Anyway! Once I’d returned the pug to its rightful owner, and tried to clean the slug-trails that its little lipstick had left on my trousers, I wandered back to the car, took another moment to fully appreciate my parking fine, smoked furiously for another fifteen minutes and then, finally, I was on the road to Inverness. Travel and adventure was in front of me, nothing but road until my destination.

I managed exactly 9.8 miles towards the NC500 before I was gripped by the panic of leaving a service station unattended (what if the next chance to spend £9.60 on a Jamie Oliver toastie and a Yorkie Duo was days away?!) and had pulled into South Queensferry Services to fill up on petrol. I’m doing myself a disservice here, actually. I hadn’t just pulled in to fill up on snacks but rather I was trying to get into the habit of stopping at a petrol station whenever my car was halfway to empty on fuel. The NC500 gets fairly isolated for large stretches and so it’s never a good idea to let your tank run dry. You’re never that far from somewhere to fill up – you can find a very handy map here showing all the petrol stations along the route – but you don’t want to risk it. This is entirely contra to how I normally approach my driving – I like to coast along on fumes and see how economically I can run the car (unless I’m in a huff, in which case I drive the car like I’ve stolen it – but you don’t want to do that on the NC500 either).

As it happens, the fuel pumps were all taken and I couldn’t face waiting, so I pulled up in front of the shop instead and went inside, a decision absolutely not influenced by the fact there was a total DILF serving behind the counter. I selected some potato salad from the Marks and Spencer’s ‘How much?!’ range, decided against buying any more Monster at this point, and made my way to the till. Those who have been reading my nonsense for a while will know that I am a terrible flirt in both senses of the word – in that I am utterly shameless but also, dreadful at it. However, it seemed to be going so well, with me managing to shoehorn in a reference to my husband and ‘of course he’s letting me do my own thing this week’ with a wink so severe you’d forgive the cashier for leaping over the counter and assuming I was having a stroke. Of course, holiday romances are fleeting things indeed and in no time at all it was time to say goodbye, not least because some lady behind me started shrieking that she had kids in the car. I apologised profusely – for the fact she had children – and we all went our separate ways.

As I made to leave, which involves decanting all of the things from my coat pockets onto the passenger seat and then driving just enough to make sure everything falls down the side into some unreachable void, I happened to look up to spot my petrol-dispensing inamorato waving at me with longing in his eyes. Knowing we would always be what could have been, I showed him my wedding ring (I wear it on a chain around my neck, it’s easier to whip off if things are getting steamy), gave him a confident smile and backed the car out of the space. Thankfully, the good people at VW had fitted my car with a clever emergency automatic brake function, because that’s all that stopped me from reversing straight into a Transit van which had filled the space behind me whilst I fussed about putting my seatbelt on.
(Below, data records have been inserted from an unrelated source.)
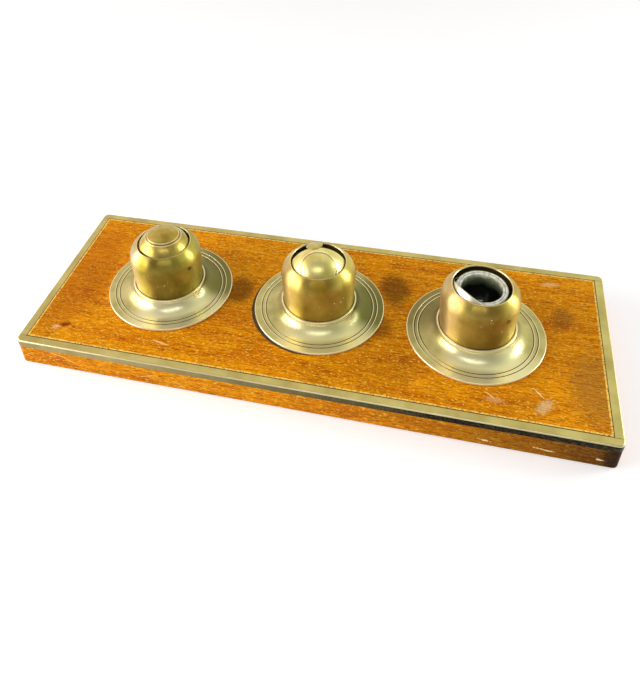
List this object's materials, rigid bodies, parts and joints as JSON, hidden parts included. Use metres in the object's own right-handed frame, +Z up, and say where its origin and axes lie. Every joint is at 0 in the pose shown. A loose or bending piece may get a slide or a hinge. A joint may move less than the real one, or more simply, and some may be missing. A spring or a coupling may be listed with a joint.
{
  "type": "desk inkstand",
  "caption": "Brass-edged wooden desk board with drop-in round brass inkwells, each a bell with a spherical lid that rolls open on side pivots round a glazed pot.",
  "frame": {"origin": "centre of the underside of the baize, on the table", "axes": "+X along the board, +Y towards its rear, +Z up"},
  "size_m": [0.3604, 0.1344, 0.0682],
  "materials": {
    "mahogany": "worn french polish",
    "baize": "felted wool baize",
    "edging_brass": "worn polish, lightly tarnished",
    "boxwood": "inlaid line under polish",
    "leather": "thin hide, dark and worn",
    "pale_brass": "turned, polished, pale",
    "warm_brass": "spun, polished, coppery tarnish",
    "inner_brass": "unpolished",
    "glazed_pot": "clear gloss glaze, ink-stained inside"
  },
  "bodies": {
    "root": {"board": "mahogany", "baize_pad": "baize", "edging_front": "edging_brass", "edging_rear": "edging_brass", "edging_left": "edging_brass", "edging_right": "edging_brass", "stringing_front": "boxwood", "stringing_rear": "boxwood", "stringing_left": "boxwood", "stringing_right": "boxwood", "seat_washer_left": "leather", "seat_washer_middle": "leather", "seat_washer_right": "leather"},
    "well_left": {"flange_left": "pale_brass", "cup_left": "inner_brass", "bell_left": "warm_brass", "pivot_pins_left": "inner_brass", "spacers_left": "inner_brass", "pot_left": "glazed_pot"},
    "lid_left": {"lid_left": "pale_brass"},
    "well_middle": {"flange_middle": "pale_brass", "cup_middle": "inner_brass", "bell_middle": "warm_brass", "pivot_pins_middle": "inner_brass", "spacers_middle": "inner_brass", "pot_middle": "glazed_pot"},
    "lid_middle": {"lid_middle": "pale_brass", "thumb_pad": "pale_brass"},
    "well_right": {"flange_right": "pale_brass", "cup_right": "inner_brass", "bell_right": "warm_brass", "pivot_pins_right": "inner_brass", "spacers_right": "inner_brass", "pot_right": "glazed_pot"},
    "lid_right": {"lid_right": "pale_brass"}
  },
  "joints": [
    {"name": "lift_left", "type": "slide", "parent": "root", "child": "well_left", "axis": [0, 0, 1], "range_m": [0, 0.03]},
    {"name": "lift_middle", "type": "slide", "parent": "root", "child": "well_middle", "axis": [0, 0, 1], "range_m": [0, 0.03]},
    {"name": "lift_right", "type": "slide", "parent": "root", "child": "well_right", "axis": [0, 0, 1], "range_m": [0, 0.03]},
    {"name": "lid_roll_left", "type": "hinge", "parent": "well_left", "child": "lid_left", "pos_m": [-0.0997, 0, 0.0488], "axis": [0.891, -0.454, 0], "range_deg": [0, 100]},
    {"name": "lid_roll_middle", "type": "hinge", "parent": "well_middle", "child": "lid_middle", "pos_m": [0.0025, 0.0014, 0.0488], "axis": [0.9781, 0.2079, 0], "range_deg": [-43, 57]},
    {"name": "lid_roll_right", "type": "hinge", "parent": "well_right", "child": "lid_right", "pos_m": [0.1009, -0.0008, 0.0488], "axis": [0.7071, -0.7071, 0], "range_deg": [-99, 1]}
  ]
}
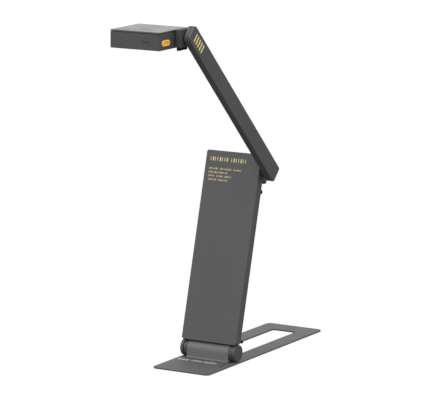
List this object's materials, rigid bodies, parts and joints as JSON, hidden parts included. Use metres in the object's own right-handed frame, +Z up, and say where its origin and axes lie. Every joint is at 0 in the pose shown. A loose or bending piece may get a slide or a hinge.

Turns out he was simply warning me of the hazard rather than seeing me off like a wife saying goodbye to her sailor at sea.

I’m not one to feel shame or embarrassment easily, but you could have honestly lit a cigarette off my flaming cheeks. I pulled my hoodie up and made for the relative safety of the Queensferry Crossing, which, after resisting the urge to dash the car against the barriers, carried me over the Firth of Forth in no time at all. Actually, let’s talk about bridges for a second. All humans have varying degrees of what the French call l’appel du vide, which translates as ‘call of the void’. Put simply, it’s that feeling you have when have an irresistible urge to do something entirely stupid and dangerous to see what happens. For a lot of people, it takes the form of wanting to throw themselves over the edge if they’re standing on a cliff, and in my case, whenever I drive over a bridge I am gripped with the sudden need to turn my car suddenly and career over the side. I mean, I’m never going to do it, not least because I would hate the ignominy of being winched from the river in my own personal sea of empty cigarette packets and ‘solo travelling companions’ that would burst from every conceivable compartment in my car, but the call is always there. I have it to other degrees too. For example, when I’m driving along the motorway, I’m always taken with the thought of picking up my phone, lowering the windows on the driver side and posting it smartly through the gap created, sending it to a clattering shatter on the tarmac. If I pass a drain and I have my car keys in my hand, I have to actively step back from hurling them into the sewers. Every day is an adventure in my swirly-whirly mind.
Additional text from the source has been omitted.